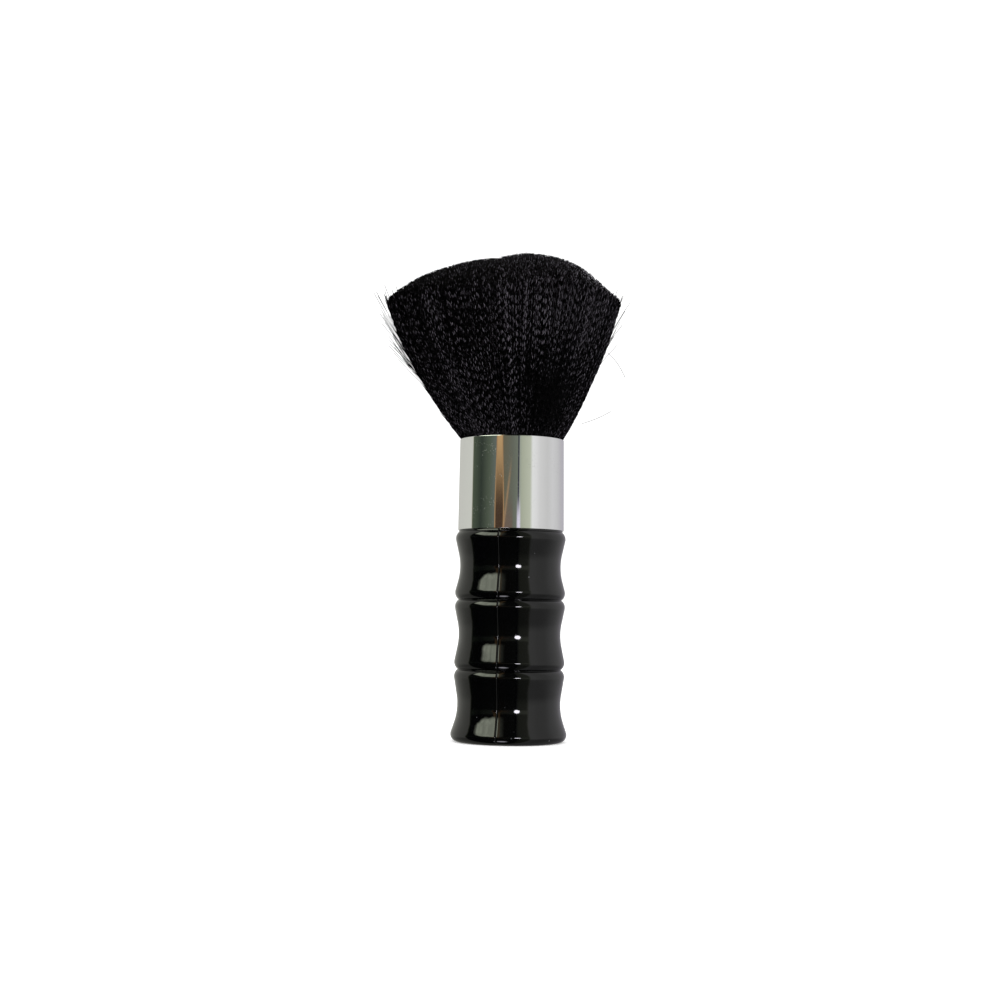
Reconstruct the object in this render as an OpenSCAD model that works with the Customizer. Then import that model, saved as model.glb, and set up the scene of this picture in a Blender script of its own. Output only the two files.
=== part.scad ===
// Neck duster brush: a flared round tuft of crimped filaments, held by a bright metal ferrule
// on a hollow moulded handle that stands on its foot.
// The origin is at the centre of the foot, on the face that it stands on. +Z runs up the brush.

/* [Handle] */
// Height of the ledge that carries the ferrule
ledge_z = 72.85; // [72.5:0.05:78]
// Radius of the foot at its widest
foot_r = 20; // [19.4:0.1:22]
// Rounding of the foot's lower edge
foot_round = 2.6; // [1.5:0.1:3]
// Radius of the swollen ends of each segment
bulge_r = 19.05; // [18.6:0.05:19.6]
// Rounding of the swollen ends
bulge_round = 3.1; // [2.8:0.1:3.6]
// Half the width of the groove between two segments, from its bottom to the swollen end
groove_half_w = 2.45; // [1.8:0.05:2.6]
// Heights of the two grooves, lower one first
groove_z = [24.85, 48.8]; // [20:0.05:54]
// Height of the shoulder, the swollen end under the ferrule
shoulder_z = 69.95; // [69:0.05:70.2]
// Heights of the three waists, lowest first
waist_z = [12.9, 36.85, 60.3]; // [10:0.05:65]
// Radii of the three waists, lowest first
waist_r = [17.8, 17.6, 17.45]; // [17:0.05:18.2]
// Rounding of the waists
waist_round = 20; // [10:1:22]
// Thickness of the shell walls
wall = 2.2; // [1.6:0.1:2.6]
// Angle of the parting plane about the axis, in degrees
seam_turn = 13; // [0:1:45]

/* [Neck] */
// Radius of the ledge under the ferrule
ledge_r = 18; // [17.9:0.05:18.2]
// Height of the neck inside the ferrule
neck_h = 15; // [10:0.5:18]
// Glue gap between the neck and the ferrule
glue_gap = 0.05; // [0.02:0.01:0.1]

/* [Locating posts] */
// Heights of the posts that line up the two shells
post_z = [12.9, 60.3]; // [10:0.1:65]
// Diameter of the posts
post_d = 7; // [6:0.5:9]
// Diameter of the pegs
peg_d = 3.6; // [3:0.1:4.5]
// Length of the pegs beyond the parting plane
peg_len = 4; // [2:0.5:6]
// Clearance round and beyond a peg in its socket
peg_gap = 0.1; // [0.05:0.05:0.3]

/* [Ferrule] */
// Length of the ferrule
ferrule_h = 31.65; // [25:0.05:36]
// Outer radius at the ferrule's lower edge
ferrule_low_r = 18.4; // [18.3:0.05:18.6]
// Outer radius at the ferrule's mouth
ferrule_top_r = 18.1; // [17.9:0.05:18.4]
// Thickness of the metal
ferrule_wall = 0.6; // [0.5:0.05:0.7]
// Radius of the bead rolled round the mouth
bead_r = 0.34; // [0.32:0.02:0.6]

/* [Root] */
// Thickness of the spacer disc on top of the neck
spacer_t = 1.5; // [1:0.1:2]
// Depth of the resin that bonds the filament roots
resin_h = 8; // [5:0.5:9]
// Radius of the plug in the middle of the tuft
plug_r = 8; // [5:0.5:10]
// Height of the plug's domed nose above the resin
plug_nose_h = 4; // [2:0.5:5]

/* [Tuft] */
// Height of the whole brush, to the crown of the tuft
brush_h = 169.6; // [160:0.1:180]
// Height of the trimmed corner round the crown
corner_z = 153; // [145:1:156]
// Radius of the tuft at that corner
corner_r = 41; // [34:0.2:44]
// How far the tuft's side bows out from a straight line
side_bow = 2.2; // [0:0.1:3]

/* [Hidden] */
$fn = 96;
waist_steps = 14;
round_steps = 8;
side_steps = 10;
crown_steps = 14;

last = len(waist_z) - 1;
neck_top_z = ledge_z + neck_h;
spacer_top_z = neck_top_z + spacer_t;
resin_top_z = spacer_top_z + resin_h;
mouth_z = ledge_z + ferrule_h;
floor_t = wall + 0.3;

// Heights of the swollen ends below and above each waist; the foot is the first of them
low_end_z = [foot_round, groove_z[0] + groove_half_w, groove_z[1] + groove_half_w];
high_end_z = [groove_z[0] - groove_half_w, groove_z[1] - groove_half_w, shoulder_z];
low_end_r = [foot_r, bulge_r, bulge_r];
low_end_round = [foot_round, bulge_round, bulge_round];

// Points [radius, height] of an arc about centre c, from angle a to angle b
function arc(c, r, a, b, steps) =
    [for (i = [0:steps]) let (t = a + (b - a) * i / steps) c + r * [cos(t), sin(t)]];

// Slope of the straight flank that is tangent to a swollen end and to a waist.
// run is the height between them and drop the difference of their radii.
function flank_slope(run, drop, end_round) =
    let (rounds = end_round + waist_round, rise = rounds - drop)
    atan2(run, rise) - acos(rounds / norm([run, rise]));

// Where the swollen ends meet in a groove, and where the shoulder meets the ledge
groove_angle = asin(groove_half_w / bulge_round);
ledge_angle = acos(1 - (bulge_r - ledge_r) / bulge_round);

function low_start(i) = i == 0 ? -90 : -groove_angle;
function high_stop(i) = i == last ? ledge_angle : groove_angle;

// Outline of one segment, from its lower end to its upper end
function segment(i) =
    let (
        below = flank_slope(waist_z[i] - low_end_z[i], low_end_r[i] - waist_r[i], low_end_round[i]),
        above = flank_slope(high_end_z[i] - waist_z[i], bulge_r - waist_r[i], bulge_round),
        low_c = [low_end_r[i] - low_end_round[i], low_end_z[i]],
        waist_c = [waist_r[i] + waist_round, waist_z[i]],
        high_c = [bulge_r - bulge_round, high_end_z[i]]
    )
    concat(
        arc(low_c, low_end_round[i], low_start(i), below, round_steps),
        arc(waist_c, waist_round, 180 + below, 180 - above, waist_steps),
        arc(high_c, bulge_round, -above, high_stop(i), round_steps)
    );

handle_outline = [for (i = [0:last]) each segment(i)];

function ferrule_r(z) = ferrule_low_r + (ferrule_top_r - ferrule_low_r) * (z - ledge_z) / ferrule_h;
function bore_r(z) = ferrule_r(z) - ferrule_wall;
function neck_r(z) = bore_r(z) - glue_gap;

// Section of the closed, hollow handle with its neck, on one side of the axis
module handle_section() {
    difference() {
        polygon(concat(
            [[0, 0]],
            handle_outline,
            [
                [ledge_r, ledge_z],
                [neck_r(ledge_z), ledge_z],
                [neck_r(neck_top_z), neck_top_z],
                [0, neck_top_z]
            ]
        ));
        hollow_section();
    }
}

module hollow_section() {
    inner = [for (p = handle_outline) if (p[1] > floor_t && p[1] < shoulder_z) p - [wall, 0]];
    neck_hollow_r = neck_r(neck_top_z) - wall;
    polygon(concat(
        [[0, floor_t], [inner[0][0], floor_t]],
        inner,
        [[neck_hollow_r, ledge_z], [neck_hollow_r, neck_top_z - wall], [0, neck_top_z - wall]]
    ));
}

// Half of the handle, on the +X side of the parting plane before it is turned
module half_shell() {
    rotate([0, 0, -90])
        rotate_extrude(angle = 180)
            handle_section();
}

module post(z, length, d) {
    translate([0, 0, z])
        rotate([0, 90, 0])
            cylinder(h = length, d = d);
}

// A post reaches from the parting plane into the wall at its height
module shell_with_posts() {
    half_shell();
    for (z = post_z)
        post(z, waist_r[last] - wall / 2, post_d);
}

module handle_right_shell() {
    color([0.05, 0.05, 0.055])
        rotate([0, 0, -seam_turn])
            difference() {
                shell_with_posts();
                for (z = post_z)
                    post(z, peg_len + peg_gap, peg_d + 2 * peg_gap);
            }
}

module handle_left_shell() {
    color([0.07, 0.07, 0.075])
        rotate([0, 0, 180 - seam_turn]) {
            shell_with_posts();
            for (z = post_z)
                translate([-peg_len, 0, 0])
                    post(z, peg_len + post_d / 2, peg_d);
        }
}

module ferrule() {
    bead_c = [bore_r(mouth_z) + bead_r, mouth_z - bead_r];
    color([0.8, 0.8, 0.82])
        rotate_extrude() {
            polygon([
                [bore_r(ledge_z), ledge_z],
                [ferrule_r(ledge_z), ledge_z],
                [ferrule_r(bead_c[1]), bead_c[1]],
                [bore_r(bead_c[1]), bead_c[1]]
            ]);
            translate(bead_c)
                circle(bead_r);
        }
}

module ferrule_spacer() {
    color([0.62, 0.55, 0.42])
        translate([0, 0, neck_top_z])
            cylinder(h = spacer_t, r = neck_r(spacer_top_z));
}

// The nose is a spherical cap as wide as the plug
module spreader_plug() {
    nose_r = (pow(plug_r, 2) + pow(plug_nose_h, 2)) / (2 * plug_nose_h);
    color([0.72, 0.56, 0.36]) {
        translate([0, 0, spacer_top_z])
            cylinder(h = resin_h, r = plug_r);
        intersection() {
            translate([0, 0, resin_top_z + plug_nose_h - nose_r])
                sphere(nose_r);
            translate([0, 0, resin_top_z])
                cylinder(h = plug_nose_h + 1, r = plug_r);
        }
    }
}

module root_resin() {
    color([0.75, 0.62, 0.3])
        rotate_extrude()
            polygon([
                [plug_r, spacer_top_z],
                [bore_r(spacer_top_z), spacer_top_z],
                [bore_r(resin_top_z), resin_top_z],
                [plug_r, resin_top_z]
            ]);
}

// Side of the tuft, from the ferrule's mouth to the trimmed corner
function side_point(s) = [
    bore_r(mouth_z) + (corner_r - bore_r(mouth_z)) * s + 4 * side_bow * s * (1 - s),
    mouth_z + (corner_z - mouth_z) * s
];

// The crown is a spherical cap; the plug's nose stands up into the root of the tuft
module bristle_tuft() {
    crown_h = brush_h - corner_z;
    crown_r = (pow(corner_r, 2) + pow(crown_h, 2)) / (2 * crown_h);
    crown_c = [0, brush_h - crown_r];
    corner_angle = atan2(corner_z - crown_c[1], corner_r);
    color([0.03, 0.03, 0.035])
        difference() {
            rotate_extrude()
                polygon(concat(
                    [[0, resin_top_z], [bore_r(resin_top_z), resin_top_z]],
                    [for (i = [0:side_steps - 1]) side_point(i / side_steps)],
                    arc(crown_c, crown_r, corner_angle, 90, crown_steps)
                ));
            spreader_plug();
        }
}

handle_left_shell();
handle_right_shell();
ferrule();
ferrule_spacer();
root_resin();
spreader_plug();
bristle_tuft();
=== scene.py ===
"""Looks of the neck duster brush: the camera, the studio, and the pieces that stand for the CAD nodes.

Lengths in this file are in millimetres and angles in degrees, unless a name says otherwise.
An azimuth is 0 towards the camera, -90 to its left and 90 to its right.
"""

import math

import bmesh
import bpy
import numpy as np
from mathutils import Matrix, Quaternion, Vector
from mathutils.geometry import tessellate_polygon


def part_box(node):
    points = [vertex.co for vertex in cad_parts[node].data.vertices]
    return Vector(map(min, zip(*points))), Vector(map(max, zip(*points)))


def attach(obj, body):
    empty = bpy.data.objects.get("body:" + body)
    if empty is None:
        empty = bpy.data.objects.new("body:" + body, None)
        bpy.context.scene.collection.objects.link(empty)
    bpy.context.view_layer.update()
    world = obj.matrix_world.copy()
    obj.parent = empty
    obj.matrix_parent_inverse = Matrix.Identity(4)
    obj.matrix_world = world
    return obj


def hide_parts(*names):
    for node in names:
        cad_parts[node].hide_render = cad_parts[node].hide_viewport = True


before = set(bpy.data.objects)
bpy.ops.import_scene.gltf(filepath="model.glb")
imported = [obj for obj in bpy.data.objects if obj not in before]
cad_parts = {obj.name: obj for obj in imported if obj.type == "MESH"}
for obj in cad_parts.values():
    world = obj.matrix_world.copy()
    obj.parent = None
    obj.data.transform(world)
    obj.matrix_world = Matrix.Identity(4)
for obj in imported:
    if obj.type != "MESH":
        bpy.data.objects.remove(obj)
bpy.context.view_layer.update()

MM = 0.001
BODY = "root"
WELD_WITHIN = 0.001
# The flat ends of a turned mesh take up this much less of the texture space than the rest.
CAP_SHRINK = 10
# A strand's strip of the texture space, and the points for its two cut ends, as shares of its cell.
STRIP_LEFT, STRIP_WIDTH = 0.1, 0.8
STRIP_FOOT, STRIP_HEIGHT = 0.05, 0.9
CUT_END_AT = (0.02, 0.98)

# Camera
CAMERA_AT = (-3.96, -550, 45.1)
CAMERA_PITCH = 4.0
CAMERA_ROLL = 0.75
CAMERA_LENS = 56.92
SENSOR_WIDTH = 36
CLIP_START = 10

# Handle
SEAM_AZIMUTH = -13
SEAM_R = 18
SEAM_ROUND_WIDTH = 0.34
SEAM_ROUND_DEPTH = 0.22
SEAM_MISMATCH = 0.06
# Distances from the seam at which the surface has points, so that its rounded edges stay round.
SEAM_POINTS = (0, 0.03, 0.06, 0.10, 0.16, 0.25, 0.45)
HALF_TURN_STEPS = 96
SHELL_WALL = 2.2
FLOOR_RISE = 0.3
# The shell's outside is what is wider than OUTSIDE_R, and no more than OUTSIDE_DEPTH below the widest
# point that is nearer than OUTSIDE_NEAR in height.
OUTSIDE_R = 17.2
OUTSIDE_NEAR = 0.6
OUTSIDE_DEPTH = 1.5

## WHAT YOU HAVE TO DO
The required output is an exact reproduction of the lines starting at the one that contains "root of the tuft" and ending at the one that contains "if empty is". Both boundary lines belong to it.

## RESPONSE TO THE TASK
// The crown is a spherical cap; the plug's nose stands up into the root of the tuft
module bristle_tuft() {
    crown_h = brush_h - corner_z;
    crown_r = (pow(corner_r, 2) + pow(crown_h, 2)) / (2 * crown_h);
    crown_c = [0, brush_h - crown_r];
    corner_angle = atan2(corner_z - crown_c[1], corner_r);
    color([0.03, 0.03, 0.035])
        difference() {
            rotate_extrude()
                polygon(concat(
                    [[0, resin_top_z], [bore_r(resin_top_z), resin_top_z]],
                    [for (i = [0:side_steps - 1]) side_point(i / side_steps)],
                    arc(crown_c, crown_r, corner_angle, 90, crown_steps)
                ));
            spreader_plug();
        }
}

handle_left_shell();
handle_right_shell();
ferrule();
ferrule_spacer();
root_resin();
spreader_plug();
bristle_tuft();
=== scene.py ===
"""Looks of the neck duster brush: the camera, the studio, and the pieces that stand for the CAD nodes.

Lengths in this file are in millimetres and angles in degrees, unless a name says otherwise.
An azimuth is 0 towards the camera, -90 to its left and 90 to its right.
"""

import math

import bmesh
import bpy
import numpy as np
from mathutils import Matrix, Quaternion, Vector
from mathutils.geometry import tessellate_polygon


def part_box(node):
    points = [vertex.co for vertex in cad_parts[node].data.vertices]
    return Vector(map(min, zip(*points))), Vector(map(max, zip(*points)))


def attach(obj, body):
    empty = bpy.data.objects.get("body:" + body)
    if empty is None:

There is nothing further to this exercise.